Pero esta civilización está hoy amenazada. Seamos claros: está amenazada en primer lugar por sí misma. La amenaza primera proviene de sus propias gentes, de esos hombres y mujeres cuyo horizonte existencial se limita al mero bienestar material, mientras que todo lo demás (arte, belleza, pensamiento, destino colectivo…) se hunde en la nada o en el entretenimiento fútil.
Ya no nos matamos, es cierto, entre nosotros. Ya no nos odiamos los unos a los otros. Ya nos hemos liberado del veneno nacionalista…, pero en su lugar —ahí donde se alzaba el gran aglutinador colectivo de los hombres que era la Nación (“la nuestra”… que excluía a “la suya”, a la de "los otros"), no hemos puesto nada. Peor: hemos puesto la Nada. Hemos puesto esa nada que, bajo su fofo aspecto buenista, hasta quizá resulte peor que las viejas identidades exacerbadas y asesinas. La Nada que se llama insustancialidad, la Nada que se llama miedo. Miedo a cualquier enfrentamiento, miedo a cualquier identidad, a cualquier idea, a cualquier aliento que nos saque de nuestro chapotear en el charco de lo mediocre y lo banal.
¿Qué podría sacarnos de tanta gris mediocridad,? ¿Qué podría hacernos salir de tal charco sin hacernos regresar a nuestras luchas fraticidas?
Roma y los bárbaros
Volvamos a Roma. A la Roma fuerte, grande, desbordante de vitalidad. A la Roma llevada por la muy poderosa idea de lo que representaban la romanitas y la civitas. A la Roma unida: en permanente paz entre sus propios pueblos… y en permanente tensión con sus enemigos de fuera, del otro lado del limes. Como si el enfrentamiento con los bárbaros hubiese constituido el gran revulsivo que necesitaban los pueblos del Imperio para mantenerse unidos —irradiantes de poder y de grandeza, llenos de cultura y de espíritu.
¿No conocemos hoy mismo, hoy y aquí, hoy en Europa, nada parecido a semejante revulsivo externo, nada que se asemeje a un tal poder aglutinador?
No, conocer no conocemos aún nada parecido…, pero lo podríamos —quizá incluso pronto— conocer. En realidad, lo tenemos ahí mismo. No sólo al otro lado del limes, sino entre nosotros, en nuestro suelo y entre nuestra gente. El más masivo desplazamiento de poblaciones efectuado en toda la historia, ese riesgo gigantesco que, bajo el nombre de inmigración de asentamiento, se abate sobre nuestra identidad étnica, cultural y espiritual, ¿no podría ello representar, tal vez, el gran revulsivo que le permitiera a Europa, llegada al borde del abismo, cobrar verdadera conciencia de su identidad?
Se confirmaría entonces el proverbio: no hay mal que por bien no venga…Pero para que tal cosa pudiera suceder, diversas otras serían necesarias.

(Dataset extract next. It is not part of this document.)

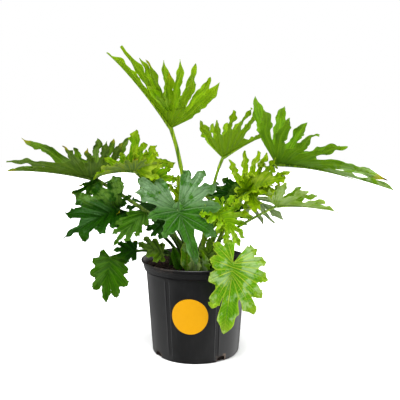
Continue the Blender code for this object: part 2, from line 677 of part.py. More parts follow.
def stem_path(leaf):
    """Points and radii of the stem, from its foot in the soil to the rib under the blade."""
    blade = Blade(leaf)
    x, y = leaf.root
    foot = Vector((x, y, SOIL_CROWN - HOLE_DEPTH))
    neck = Vector((x, y, SOIL_CROWN + STEM_NECK))
    joint = blade.joint
    run = (joint - neck).length
    rise = Vector((0, 0, 1)) * run * STEM_RISE
    arrive = mix((joint - neck).normalized(), blade.midrib(0.0)[1], STEM_LEAN)
    arrive = arrive.normalized() * run * STEM_REACH
    path, radii = [foot, neck], [leaf.stem, leaf.stem]
    end_radius = leaf.stem * STEM_TAPER
    for k in range(1, STEM_STEPS + 1):
        t = k / STEM_STEPS
        path.append(hermite(neck, rise, joint, arrive, t))
        radii.append(mix(leaf.stem, end_radius, t))
    path[-1] = path[-1] - blade.midrib(0.0)[2] * end_radius * 0.5
    for k, share in enumerate(RIB_SHARES):
        radius = mix(end_radius, RIB_END_RADIUS, (k + 1) / len(RIB_SHARES))
        place, _, upward = blade.midrib(share)
        path.append(place - upward * radius * 0.8)
        radii.append(radius)
    return path, radii


def hermite(start, leave, end, arrive, t):
    a, b = t * t * (3 - 2 * t), t * (1 - t) ** 2
    return start * (1 - a) + end * a + leave * b - arrive * t * t * (1 - t)


def tube(path, radii, sides):
    """A grid wrapped round a path, closed at its seam and ends."""
    rows = len(path) - 1
    bm = bmesh.new()
    grid = bmesh.ops.create_grid(bm, x_segments=sides, y_segments=rows, size=1.0)
    frames = tube_frames(path)
    for vert in grid["verts"]:
        turn = math.pi * (vert.co.x + 1.0)
        row = round((vert.co.y + 1.0) / 2.0 * rows)
        across, over = frames[row]
        vert.co = path[row] + (across * math.cos(turn) + over * math.sin(turn)) * radii[row]
    bmesh.ops.remove_doubles(bm, verts=bm.verts, dist=1e-5)
    bmesh.ops.holes_fill(bm, edges=[e for e in bm.edges if e.is_boundary], sides=sides)
    bmesh.ops.recalc_face_normals(bm, faces=bm.faces)
    return bm


def tube_frames(path):
    """Two directions across the path at each point, carried along without twisting."""
    frames, across, last = [], Vector((1, 0, 0)), Vector((0, 0, 1))
    for k in range(len(path)):
        ahead = path[min(k + 1, len(path) - 1)] - path[max(k - 1, 0)]
        heading = ahead.normalized()
        across = last.rotation_difference(heading) @ across
        across = (across - heading * across.dot(heading)).normalized()
        frames.append((across, heading.cross(across)))
        last = heading
    return frames


def stem_hole(leaf):
    """The cutter for one plain hole, a little wider and deeper than the stem's foot."""
    x, y = leaf.root
    radius = (leaf.stem + STEM_CLEARANCE) / math.cos(math.pi / STEM_SIDES)
    foot = Vector((x, y, SOIL_CROWN - HOLE_DEPTH - GAP))
    top = Vector((x, y, SOIL_CROWN + HOLE_OVERRUN))
    bm = tube([foot, top], [radius, radius], STEM_SIDES)
    return add_object("stem_hole", mesh_from(bm, "stem_hole"))


def build_leaf(leaf):
    body = build_blade(leaf)
    path, radii = stem_path(leaf)
    stem = add_object("stem", mesh_from(tube(path, radii, STEM_SIDES), "stem"))
    combine(body, stem, "UNION")
    body.data.name = leaf.name


def clear_scene():
    for body in list(bpy.data.objects):
        bpy.data.objects.remove(body)


clear_scene()
build_pot()
build_soil(LEAVES)
build_label()
for recipe in LEAVES:
    build_leaf(recipe)
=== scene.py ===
# %% [markdown]
# A lacy tree philodendron in its nursery pot
#
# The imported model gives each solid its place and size, and this script dresses it. Every leaf,
# the pot, its label and the soil are modelled again at a finer grain, on the same driving
# dimensions, so a dressed piece lies where its solid is. All lengths are in metres, +Z is up and
# the plant's front faces -Y.

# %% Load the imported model
import math
import random
from collections import namedtuple

import bmesh
import bpy
from mathutils import Matrix, Vector, noise


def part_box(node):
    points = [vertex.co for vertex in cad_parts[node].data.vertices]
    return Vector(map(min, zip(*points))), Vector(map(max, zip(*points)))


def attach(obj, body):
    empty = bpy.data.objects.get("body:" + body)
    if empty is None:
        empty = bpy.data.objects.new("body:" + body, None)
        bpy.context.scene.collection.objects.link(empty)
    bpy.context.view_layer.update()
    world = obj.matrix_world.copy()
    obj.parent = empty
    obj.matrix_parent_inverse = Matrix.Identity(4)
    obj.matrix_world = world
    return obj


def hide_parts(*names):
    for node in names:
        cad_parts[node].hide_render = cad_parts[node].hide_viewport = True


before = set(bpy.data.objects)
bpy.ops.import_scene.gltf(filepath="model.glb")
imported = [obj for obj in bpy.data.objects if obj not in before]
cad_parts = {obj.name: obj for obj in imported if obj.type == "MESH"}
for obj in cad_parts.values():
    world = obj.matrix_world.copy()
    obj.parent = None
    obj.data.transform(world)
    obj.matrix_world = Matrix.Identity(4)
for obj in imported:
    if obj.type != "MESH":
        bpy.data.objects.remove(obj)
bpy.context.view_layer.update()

# %% [markdown]
# The camera
#
# The picture was taken from a little above the pot's rim with a short telephoto lens, level from
# side to side. The rim's ellipse gives the pitch, and the pot's real height gives the distance.

# %% Place the camera
EYE = Vector((0.011, -1.5, 0.587))
PITCH = 7.5
LENS = 53.8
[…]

Sería imprescindible que el discurso identitario —ampliamente impregnado en las capas populares y escasamente arraigado en nuestras desventuradas y mal llamadas élites— calara también en estas últimas. Sería igualmente necesario que los grupos y partidos identitarios comprendieran que sólo un pueblo movido por un gran proyecto colectivo puede ser capaz de hacer frente al reto que implica semejante inmigración de asentamiento. Sería necesario, dicho de otro modo, que el discurso de dichos grupos y partidos dejara de limitarse a la lucha contra la inmigración: dejara de ser un discurso exclusivamente negativo, reactivo, para pasar a ser un discurso positivo, afirmativo: la afirmación de la idea y la raza del espíritu que, según Evola, constituye la verdadera patria de los hombres; la afirmación del proyecto —aquel “sugestivo proyecto de vida en común”— que, según Ortega, constituye la base misma de cualquier nación.
Una idea, un proyecto de cultura, un gran impulso del espíritu: algo que nos empuje más allá de la fangosa grisura de nuestra noche. Esa noche que, como todas las noches, llama sin embargo a la llegada del día y del despertar.